__WHAT THE TASK ASKS__: Write out exactly the lines from the line with "color([0.84, 0.87, 0.88], 0.6)" through the line with "from mathutils import Euler, Matrix, Vector", including both, and nothing more.

__RECORDS TO PROCESS__:

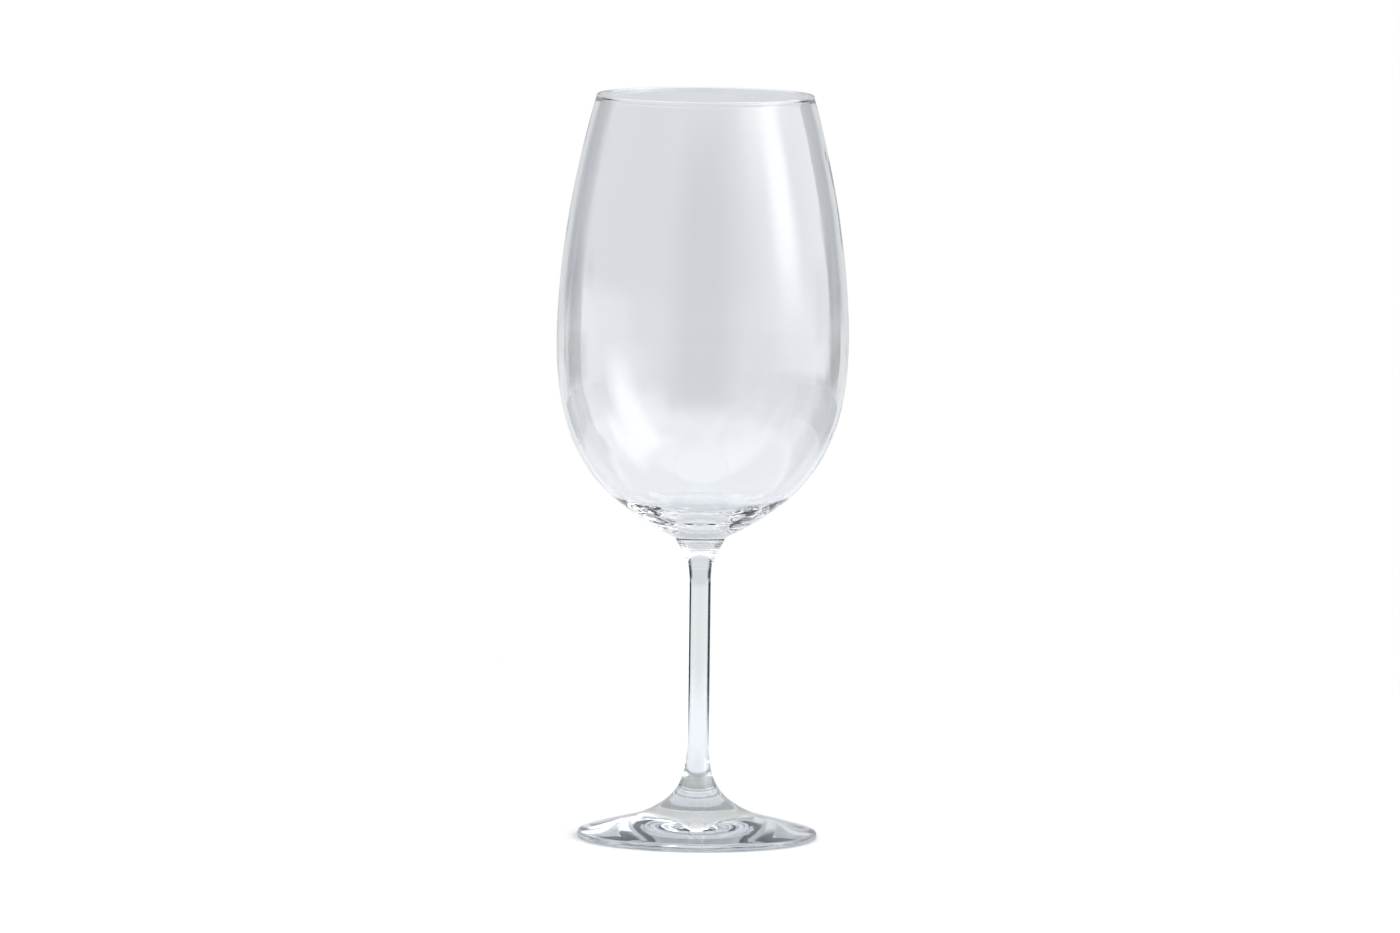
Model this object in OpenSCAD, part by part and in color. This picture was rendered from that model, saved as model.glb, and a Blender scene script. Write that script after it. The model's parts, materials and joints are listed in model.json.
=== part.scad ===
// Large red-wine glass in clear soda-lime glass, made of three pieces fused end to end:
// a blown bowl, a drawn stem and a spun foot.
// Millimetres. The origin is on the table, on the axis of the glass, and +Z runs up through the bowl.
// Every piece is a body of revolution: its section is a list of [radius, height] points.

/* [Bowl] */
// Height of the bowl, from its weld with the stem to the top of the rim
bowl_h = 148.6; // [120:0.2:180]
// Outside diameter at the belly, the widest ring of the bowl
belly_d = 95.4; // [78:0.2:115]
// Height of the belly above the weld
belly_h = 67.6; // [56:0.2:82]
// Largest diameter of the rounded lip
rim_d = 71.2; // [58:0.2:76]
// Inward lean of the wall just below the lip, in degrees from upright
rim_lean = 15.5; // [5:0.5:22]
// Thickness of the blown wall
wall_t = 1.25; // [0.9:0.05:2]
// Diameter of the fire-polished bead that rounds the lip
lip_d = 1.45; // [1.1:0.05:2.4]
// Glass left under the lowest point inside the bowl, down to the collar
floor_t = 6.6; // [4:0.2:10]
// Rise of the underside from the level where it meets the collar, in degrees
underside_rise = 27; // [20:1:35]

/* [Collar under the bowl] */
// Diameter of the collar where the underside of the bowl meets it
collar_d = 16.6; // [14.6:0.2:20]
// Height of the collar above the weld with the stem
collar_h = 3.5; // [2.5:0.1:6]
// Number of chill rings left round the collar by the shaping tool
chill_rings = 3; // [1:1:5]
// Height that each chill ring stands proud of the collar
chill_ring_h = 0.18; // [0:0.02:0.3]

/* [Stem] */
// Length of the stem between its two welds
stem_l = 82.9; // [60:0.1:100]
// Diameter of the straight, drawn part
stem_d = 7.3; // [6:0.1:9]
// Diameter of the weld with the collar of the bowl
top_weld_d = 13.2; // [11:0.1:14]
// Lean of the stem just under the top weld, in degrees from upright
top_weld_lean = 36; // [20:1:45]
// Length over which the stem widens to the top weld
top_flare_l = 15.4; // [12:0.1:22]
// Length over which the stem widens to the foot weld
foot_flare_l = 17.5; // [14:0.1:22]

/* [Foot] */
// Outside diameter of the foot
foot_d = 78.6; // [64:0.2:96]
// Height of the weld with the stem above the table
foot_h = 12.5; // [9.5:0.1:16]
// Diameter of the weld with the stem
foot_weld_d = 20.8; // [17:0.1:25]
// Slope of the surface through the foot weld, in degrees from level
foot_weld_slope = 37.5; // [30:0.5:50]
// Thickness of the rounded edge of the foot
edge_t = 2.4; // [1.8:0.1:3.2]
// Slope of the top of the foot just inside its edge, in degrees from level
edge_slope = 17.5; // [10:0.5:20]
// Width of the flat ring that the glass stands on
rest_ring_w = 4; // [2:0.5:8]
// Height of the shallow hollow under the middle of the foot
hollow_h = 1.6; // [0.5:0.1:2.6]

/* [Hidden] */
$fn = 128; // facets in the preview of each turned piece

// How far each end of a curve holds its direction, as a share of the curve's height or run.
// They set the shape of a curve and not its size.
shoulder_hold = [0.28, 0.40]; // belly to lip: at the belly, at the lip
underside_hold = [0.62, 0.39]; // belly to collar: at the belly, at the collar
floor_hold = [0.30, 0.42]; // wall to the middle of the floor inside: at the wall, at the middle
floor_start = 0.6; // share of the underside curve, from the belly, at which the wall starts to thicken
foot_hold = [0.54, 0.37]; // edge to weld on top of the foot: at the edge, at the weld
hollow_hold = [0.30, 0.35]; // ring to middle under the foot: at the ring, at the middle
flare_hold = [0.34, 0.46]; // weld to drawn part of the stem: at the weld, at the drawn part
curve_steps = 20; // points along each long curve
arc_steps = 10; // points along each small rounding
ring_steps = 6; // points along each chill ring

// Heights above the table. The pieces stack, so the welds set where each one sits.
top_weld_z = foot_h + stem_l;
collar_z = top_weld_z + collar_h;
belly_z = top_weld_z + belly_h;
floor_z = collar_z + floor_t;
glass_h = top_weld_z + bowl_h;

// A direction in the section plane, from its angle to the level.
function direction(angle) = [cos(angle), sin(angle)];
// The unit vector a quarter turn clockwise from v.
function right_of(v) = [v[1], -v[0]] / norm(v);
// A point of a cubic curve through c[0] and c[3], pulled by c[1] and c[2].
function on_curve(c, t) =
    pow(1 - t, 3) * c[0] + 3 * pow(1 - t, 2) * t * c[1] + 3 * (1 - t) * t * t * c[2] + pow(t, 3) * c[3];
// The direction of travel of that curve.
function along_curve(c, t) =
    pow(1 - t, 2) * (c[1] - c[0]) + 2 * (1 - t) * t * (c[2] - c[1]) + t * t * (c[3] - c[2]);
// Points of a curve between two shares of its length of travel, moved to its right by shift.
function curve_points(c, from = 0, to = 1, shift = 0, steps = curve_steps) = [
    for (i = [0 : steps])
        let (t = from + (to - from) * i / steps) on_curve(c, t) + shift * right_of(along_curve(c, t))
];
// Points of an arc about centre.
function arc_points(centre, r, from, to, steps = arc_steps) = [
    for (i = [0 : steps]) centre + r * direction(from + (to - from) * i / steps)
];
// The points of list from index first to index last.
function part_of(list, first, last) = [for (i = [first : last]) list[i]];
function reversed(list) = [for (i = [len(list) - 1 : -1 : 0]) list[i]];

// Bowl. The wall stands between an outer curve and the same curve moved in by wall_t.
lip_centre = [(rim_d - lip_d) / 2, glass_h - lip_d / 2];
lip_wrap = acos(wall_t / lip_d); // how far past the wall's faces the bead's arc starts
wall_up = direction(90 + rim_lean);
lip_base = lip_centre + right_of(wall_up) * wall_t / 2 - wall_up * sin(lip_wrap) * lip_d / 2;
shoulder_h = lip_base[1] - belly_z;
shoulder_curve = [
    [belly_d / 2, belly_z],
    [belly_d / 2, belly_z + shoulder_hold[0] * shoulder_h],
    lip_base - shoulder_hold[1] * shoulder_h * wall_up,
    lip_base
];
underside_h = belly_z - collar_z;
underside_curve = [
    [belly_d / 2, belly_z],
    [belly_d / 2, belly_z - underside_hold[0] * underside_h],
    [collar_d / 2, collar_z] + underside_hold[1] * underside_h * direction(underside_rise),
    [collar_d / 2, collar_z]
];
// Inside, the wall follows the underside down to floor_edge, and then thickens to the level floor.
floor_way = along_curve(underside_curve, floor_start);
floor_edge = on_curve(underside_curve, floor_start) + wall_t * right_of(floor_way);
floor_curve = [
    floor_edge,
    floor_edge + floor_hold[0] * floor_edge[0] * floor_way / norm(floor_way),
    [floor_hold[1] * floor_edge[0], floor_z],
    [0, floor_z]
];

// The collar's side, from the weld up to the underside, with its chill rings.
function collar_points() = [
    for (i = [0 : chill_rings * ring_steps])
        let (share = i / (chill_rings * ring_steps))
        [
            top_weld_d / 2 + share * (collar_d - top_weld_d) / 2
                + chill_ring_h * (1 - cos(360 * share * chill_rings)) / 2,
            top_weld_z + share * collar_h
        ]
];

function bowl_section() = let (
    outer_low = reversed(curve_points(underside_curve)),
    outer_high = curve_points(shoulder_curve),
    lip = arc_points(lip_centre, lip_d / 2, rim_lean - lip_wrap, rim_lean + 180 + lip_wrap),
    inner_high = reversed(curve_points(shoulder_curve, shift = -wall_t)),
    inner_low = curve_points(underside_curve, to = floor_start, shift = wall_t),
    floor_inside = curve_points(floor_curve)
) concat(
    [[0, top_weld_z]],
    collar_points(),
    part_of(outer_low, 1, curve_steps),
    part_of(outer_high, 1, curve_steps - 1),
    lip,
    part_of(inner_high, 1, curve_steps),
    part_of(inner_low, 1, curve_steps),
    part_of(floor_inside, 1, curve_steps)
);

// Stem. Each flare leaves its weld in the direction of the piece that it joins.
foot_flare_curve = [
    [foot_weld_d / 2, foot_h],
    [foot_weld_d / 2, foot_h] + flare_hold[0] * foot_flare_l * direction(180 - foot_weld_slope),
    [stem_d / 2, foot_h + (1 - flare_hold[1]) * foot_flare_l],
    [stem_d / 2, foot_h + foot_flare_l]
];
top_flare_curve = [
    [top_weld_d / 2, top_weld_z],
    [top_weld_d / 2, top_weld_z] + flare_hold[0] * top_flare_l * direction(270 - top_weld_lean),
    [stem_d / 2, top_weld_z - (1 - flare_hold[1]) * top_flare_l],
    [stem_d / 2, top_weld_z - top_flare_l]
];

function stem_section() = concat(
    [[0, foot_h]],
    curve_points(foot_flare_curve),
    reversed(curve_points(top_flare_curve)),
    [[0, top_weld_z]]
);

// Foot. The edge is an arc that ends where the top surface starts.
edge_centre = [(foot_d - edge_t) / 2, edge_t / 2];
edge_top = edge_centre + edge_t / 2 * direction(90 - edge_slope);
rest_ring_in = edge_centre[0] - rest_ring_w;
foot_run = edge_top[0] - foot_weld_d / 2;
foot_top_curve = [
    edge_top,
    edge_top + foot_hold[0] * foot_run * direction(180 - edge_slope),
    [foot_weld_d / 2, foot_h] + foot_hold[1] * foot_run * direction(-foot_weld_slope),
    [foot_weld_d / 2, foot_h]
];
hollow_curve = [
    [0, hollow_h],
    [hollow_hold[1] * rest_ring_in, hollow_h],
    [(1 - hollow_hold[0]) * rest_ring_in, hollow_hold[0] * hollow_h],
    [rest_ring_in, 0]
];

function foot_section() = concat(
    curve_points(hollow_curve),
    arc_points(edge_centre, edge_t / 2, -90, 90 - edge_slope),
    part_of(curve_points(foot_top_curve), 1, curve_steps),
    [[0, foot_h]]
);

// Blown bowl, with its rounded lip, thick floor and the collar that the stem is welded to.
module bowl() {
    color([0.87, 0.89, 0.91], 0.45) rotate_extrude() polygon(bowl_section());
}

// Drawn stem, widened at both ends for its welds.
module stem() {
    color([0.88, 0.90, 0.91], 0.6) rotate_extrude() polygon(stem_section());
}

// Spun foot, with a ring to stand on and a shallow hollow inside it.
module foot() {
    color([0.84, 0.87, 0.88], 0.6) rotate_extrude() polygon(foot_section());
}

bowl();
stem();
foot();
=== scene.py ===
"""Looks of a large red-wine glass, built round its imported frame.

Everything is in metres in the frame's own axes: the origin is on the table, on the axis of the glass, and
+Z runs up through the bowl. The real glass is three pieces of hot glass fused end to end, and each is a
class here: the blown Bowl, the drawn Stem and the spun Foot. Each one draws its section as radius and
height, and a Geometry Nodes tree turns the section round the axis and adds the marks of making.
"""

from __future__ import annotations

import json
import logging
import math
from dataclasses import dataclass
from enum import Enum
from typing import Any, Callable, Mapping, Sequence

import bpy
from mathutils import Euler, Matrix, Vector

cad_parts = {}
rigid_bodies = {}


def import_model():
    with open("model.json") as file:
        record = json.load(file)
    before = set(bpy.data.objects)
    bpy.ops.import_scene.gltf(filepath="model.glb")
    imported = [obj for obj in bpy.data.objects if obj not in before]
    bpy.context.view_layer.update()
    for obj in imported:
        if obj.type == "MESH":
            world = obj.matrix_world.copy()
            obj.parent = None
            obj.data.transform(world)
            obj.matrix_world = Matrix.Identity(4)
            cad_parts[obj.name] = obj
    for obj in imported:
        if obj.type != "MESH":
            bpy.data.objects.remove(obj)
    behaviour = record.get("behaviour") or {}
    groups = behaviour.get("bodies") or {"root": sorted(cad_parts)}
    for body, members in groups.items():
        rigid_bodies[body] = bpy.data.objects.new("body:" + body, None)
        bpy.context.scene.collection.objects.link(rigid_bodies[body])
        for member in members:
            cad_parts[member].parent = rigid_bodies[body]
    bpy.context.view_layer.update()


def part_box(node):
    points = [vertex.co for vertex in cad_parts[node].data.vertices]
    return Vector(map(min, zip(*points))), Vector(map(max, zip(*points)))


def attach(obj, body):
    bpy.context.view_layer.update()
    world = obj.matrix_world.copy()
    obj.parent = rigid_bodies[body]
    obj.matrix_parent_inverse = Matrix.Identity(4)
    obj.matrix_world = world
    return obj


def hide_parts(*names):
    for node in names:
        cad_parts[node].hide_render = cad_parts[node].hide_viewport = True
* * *
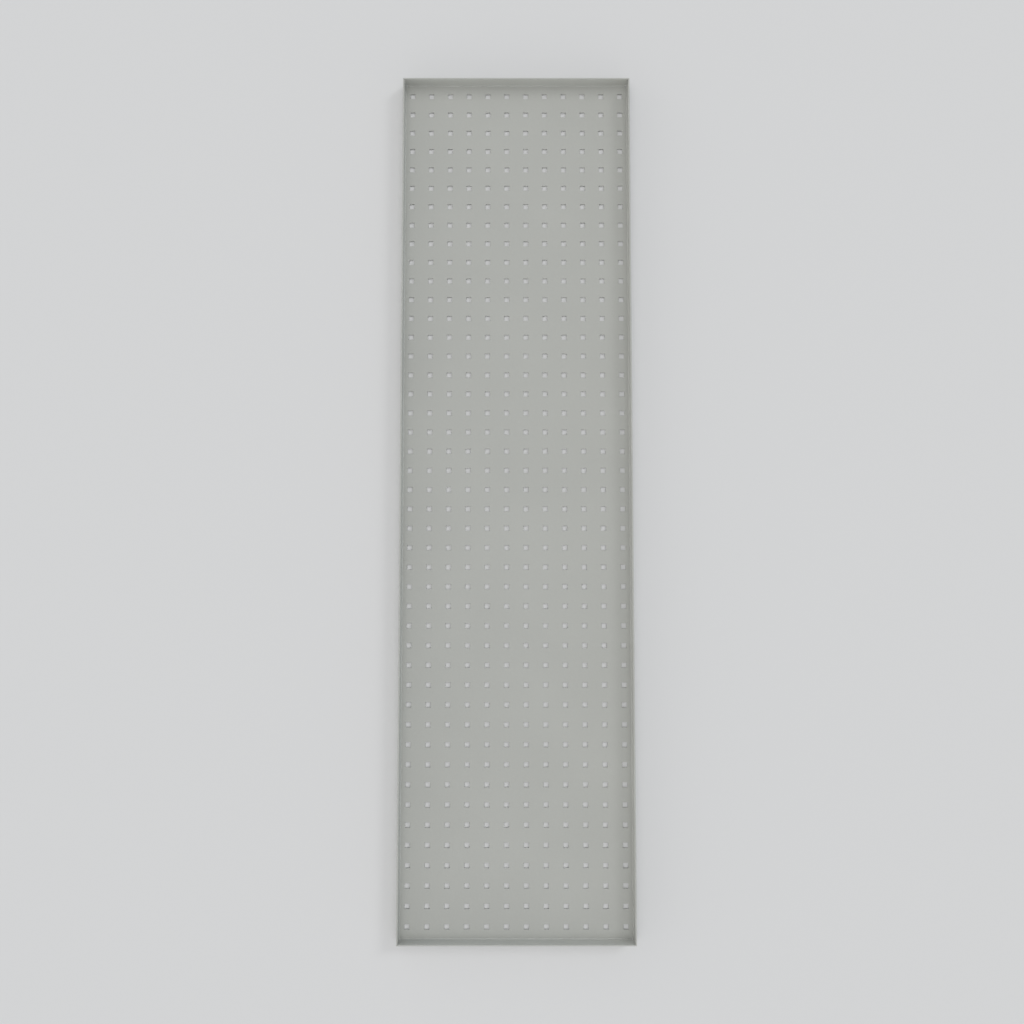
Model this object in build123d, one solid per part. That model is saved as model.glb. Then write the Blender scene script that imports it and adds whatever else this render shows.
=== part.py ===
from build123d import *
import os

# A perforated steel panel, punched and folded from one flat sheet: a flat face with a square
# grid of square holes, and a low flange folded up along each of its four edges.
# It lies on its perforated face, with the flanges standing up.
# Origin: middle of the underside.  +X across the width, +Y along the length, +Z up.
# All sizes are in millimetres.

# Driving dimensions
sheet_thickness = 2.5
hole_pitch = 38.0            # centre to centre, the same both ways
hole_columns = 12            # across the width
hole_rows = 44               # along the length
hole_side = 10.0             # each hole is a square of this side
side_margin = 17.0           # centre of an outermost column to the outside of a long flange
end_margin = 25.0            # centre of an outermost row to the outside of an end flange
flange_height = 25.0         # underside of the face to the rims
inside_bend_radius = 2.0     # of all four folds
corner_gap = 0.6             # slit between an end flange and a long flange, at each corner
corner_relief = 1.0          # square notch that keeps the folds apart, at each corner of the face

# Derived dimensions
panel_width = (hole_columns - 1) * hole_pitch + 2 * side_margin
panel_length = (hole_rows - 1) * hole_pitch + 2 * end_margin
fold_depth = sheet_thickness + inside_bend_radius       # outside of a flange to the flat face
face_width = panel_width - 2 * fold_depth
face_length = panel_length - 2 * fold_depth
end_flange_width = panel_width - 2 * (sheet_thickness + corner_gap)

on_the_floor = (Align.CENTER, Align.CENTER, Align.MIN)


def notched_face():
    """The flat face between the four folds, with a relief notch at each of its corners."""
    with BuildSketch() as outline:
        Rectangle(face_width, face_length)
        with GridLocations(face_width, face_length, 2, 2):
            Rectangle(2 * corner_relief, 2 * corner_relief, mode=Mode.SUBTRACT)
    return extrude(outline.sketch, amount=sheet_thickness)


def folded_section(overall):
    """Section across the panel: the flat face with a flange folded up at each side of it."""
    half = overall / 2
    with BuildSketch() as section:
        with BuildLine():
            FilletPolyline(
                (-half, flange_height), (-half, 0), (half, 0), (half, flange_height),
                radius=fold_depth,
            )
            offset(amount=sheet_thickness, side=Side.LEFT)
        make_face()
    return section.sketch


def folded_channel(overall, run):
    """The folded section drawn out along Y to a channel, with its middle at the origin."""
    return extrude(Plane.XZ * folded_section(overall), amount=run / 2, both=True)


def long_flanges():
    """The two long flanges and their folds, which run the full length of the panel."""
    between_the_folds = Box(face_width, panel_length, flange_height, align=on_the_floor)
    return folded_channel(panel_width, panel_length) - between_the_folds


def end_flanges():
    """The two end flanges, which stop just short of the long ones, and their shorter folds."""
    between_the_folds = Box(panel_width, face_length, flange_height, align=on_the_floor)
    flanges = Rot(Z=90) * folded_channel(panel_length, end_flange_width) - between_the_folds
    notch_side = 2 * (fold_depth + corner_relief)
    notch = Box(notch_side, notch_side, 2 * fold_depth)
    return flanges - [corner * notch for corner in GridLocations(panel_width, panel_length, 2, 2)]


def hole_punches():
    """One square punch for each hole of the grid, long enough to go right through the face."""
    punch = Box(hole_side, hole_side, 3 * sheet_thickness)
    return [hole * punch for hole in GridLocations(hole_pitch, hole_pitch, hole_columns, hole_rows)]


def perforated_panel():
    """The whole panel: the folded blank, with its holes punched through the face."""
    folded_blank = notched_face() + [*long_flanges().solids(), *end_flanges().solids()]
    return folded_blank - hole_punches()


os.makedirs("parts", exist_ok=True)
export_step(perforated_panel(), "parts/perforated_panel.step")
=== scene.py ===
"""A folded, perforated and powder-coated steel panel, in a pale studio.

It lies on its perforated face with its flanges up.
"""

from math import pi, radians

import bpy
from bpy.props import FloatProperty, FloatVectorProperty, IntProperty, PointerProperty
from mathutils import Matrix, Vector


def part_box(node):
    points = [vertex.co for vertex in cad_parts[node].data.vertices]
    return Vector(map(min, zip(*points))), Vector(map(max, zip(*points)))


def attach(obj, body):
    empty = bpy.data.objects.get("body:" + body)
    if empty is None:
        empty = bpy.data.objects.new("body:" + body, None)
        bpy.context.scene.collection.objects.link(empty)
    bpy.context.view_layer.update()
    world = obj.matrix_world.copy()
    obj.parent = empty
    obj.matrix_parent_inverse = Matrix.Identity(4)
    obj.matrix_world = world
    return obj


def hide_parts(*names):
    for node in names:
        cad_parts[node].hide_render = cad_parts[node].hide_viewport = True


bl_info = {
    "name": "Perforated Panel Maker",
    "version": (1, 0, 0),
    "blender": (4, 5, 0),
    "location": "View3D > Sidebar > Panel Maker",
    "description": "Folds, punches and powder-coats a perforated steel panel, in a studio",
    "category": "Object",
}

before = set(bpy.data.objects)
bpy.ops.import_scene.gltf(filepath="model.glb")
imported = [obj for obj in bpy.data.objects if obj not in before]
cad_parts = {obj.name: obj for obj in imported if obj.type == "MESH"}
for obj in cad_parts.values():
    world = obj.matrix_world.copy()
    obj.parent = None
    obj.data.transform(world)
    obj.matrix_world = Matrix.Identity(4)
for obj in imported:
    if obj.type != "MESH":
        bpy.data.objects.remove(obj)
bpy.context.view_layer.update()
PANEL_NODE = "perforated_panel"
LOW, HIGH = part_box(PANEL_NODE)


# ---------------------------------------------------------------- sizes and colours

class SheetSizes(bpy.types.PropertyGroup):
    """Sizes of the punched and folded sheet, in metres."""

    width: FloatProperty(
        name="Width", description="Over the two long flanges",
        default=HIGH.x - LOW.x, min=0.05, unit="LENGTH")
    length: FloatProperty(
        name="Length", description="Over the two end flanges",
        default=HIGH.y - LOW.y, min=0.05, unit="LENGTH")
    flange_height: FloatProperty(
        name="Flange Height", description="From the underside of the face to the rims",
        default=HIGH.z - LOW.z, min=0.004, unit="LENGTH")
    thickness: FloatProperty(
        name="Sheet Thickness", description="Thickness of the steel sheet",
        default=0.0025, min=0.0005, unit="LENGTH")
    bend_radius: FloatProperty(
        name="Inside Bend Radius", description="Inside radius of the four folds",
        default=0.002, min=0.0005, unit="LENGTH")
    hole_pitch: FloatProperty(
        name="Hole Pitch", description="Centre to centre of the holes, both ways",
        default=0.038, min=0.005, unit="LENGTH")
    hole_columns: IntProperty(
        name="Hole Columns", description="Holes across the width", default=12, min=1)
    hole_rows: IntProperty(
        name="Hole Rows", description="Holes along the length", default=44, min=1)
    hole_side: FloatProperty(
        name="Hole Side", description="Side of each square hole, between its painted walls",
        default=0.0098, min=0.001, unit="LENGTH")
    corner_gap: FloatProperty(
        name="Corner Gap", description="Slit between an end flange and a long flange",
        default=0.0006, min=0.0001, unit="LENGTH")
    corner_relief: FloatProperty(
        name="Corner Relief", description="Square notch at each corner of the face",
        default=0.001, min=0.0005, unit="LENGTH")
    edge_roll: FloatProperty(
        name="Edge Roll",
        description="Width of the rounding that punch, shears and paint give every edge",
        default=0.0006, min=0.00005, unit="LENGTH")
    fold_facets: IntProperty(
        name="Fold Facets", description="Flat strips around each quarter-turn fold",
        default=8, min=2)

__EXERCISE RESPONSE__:
    color([0.84, 0.87, 0.88], 0.6) rotate_extrude() polygon(foot_section());
}

bowl();
stem();
foot();
=== scene.py ===
"""Looks of a large red-wine glass, built round its imported frame.

Everything is in metres in the frame's own axes: the origin is on the table, on the axis of the glass, and
+Z runs up through the bowl. The real glass is three pieces of hot glass fused end to end, and each is a
class here: the blown Bowl, the drawn Stem and the spun Foot. Each one draws its section as radius and
height, and a Geometry Nodes tree turns the section round the axis and adds the marks of making.
"""

from __future__ import annotations

import json
import logging
import math
from dataclasses import dataclass
from enum import Enum
from typing import Any, Callable, Mapping, Sequence

import bpy
from mathutils import Euler, Matrix, Vector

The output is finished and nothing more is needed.